It’s very useful for problemists to think of chess as a finite state machine. The state can comprise:

  • what kind of pieces are on each square
  • who has the move?
  • castling rights
  • en passant capability

You really want this to be the scope of state, primarily because it’s in the Laws in Article 9.2 as the basis for defining repetition of position!

There is a subtlety here because while castling rights just depend upon whether K&R have moved (or arguably R has been captured), en passant capability depends on whether the e.p. can be executed. (There might be some pin or check preventing it.) So a look-ahead is needed.

We have been lavish in our supply of states, but we can be more sparing in our definition of the alphabet. We can define a move just by indicating two squares, source and target, and then we can interpret that to give a unique move (including castling and e.p.). Of course in most cases no move exists between the two squares, and other cases, the move is illegal due to check. This is fine according to FSM practice. Conceptually we can consider that each position affords a set of legal moves.

It is natural to allow arrangements of pieces on the board to be states, even those which represent illegal positions. Some positions look normal, but are in fact illegal - fine these are ok. Positions which have zero or one king, or player to move already giving check are easy. However positions where one player has pawns on the first or eighth rank suggest that a pawn might start on other ranks too, and then we would have to track additional state for each pawn to see whether it is entitled to a first move double hop. The starting square may also affect whether it can promote when it reaches the 8th rank. And we also have questions about what happens when a player has multiple kings. But in principle, defining movement in illegal positions is the best approach. The only difference between a legal and an illegal position is whether it can be rooted in the initial Game Array - a trivial enough feature but sometimes very hard to determine.

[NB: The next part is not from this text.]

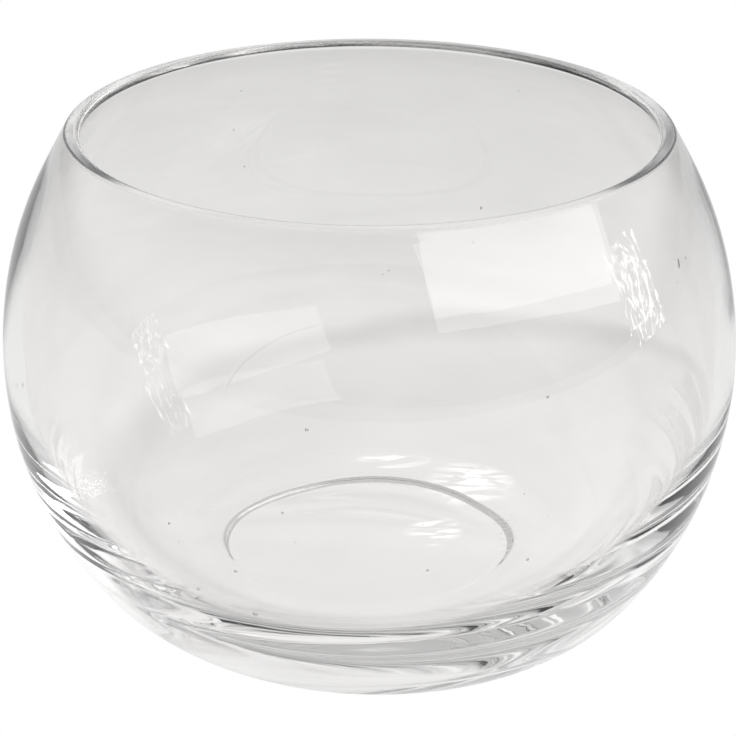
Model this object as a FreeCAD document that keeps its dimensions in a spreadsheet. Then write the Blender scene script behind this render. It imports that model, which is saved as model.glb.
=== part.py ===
import FreeCAD
import Part
import Sketcher
import math
import os

# Rose bowl vase: one piece of clear blown glass, a nearly spherical bowl with a wide mouth.
# It stands on a narrow ring around a shallow punt. The axis of the bowl is +Z, and the origin
# is at the middle of the ring, level with the surface that the bowl stands on.
# All lengths are in millimetres. A share has no unit.

SIZES = {
    # outside: the belly is the widest circle, and the rim and the foot lie inside it
    "belly_radius": 75.0,
    "belly_height": 55.5,
    "mouth_rise": 48.0,
    "mouth_inset": 15.2,
    "foot_inset": 24.0,
    # the shoulder is a little rounder, and the neck flatter, than one arc from belly to rim
    "shoulder_tighter_share": 0.03,
    "neck_flatter_share": 2.0,
    # walls
    "rim_wall": 3.9,
    "rim_round_share": 0.3,
    "belly_wall": 3.6,
    # floor: a shallow dish that turns up into the wall
    "floor_height": 7.2,
    "floor_inset": 29.0,
    "floor_dish": 1.5,
    "floor_corner_radius": 30.0,
    # foot: a slow curve leads outwards from the ring, and the hollow inside the ring has a low
    # steep side and a shallow dome
    "foot_edge_radius": 27.0,
    "sole_radius": 90.0,
    "sole_inset": 16.8,
    "ring_width": 1.8,
    "punt_step": 0.4,
    "punt_step_lean": 0.2,
    "punt_depth": 1.5,
}

FULL_TURN = 360

# Ends and middle of a stretch of the profile, as a sketch numbers them
START, END, MIDDLE = range(1, 4)

# The base line of the profile, which holds the origin, and the axis of the bowl: a sketch
# numbers these lines of its own downwards from -1
BASE_LINE, AXIS = range(-1, -3, -1)

# Radius of the one arc that would leave the belly upright and reach the rim
WHOLE_CURVE = "(sizes.mouth_rise^2 + sizes.mouth_inset^2) / (2 * sizes.mouth_inset)"


def make_sheet(doc):
    """The driving dimensions, one named cell for each."""
    sheet = doc.addObject("Spreadsheet::Sheet", "sizes")
    for row, (name, value) in enumerate(SIZES.items(), start=1):
        sheet.set("A%d" % row, name)
        sheet.set("B%d" % row, str(value))
        sheet.setAlias("B%d" % row, name)
    doc.recompute()
    return sheet


def point(x, y):
    return FreeCAD.Vector(x, y, 0)


def arc_about(centre, start, end):
    """The arc that turns anticlockwise about centre from start to end."""
    circle = Part.Circle(centre, FreeCAD.Vector(0, 0, 1), centre.distanceToPoint(start))
    from_angle = math.atan2(start.y - centre.y, start.x - centre.x)
    to_angle = math.atan2(end.y - centre.y, end.x - centre.x)
    return Part.ArcOfCircle(circle, from_angle, to_angle)


def upright_radius(rise, drop):
    """Radius of the arc that starts upright and has moved inwards by drop after this rise."""
    return (rise ** 2 + drop ** 2) / (2 * drop)


def beyond(start, through, length):
    """The point at this length from start, towards and past the other point."""
    return start.add(through.sub(start).normalize().multiply(length))


def crossings(first, first_radius, second, second_radius):
    """The two points where circles about first and second cross."""
    apart = first.distanceToPoint(second)
    along = (first_radius ** 2 - second_radius ** 2 + apart ** 2) / (2 * apart)
    aside = math.sqrt(first_radius ** 2 - along ** 2)
    step = second.sub(first).normalize()
    foot = first.add(point(step.x * along, step.y * along))
    offset = point(-step.y * aside, step.x * aside)
    return [foot.add(offset), foot.sub(offset)]


def rim_corner(size):
    """Where the outside and the top of the rim would meet if its edge weren't rounded."""
    return point(size["belly_radius"] - size["mouth_inset"], size["belly_height"] + size["mouth_rise"])


def foot_curves(size):
    """The punt, the ring that the bowl stands on, the sole, the foot edge and the side."""
    belly = point(size["belly_radius"], size["belly_height"])
    side_radius = upright_radius(belly.y, size["foot_inset"])
    side_middle = point(belly.x - side_radius, belly.y)
    edge_radius = size["foot_edge_radius"]
    sole_radius = size["sole_radius"]
    ring_outside = point(belly.x - size["foot_inset"] - size["sole_inset"], 0)
    sole_middle = point(ring_outside.x, sole_radius)
    choices = crossings(
        side_middle, side_radius - edge_radius, sole_middle, sole_radius - edge_radius
    )
    edge_middle = max(choices, key=lambda choice: choice.x)
    edge_foot = beyond(sole_middle, edge_middle, sole_radius)
    edge_top = beyond(side_middle, edge_middle, side_radius)
    ring_inside = point(ring_outside.x - size["ring_width"], 0)
    step_top = point(ring_inside.x - size["punt_step_lean"], size["punt_step"])
    punt_top = point(0, size["punt_depth"])
    punt_middle = point(0, punt_top.y - upright_radius(step_top.x, punt_top.y - step_top.y))
    return {
        "punt": arc_about(punt_middle, step_top, punt_top),
        "step": Part.LineSegment(step_top, ring_inside),
        "ring": Part.LineSegment(ring_inside, ring_outside),
        "sole": arc_about(sole_middle, ring_outside, edge_foot),
        "foot_edge": arc_about(edge_middle, edge_foot, edge_top),
        "lower_side": arc_about(side_middle, edge_top, belly),
    }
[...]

There are terminals at checkmate and stalemate positions, but to decide whether a position is dead requires looking forward into the future of the game, and so we don’t want to lose that later tree. It doesn’t make deadness any less real to say that it’s emergent.

50/75 move and draw by repetition rules are also surely outwith the state machine. The former might be embedded in the state machine, but the latter can’t be, so might as well just record the sequence of states from the beginning.

In most cases this beginning is the Game Array, but for composed problems the beginning is a later points, and we may need conventions to tell us how to decide the detailed game state and history.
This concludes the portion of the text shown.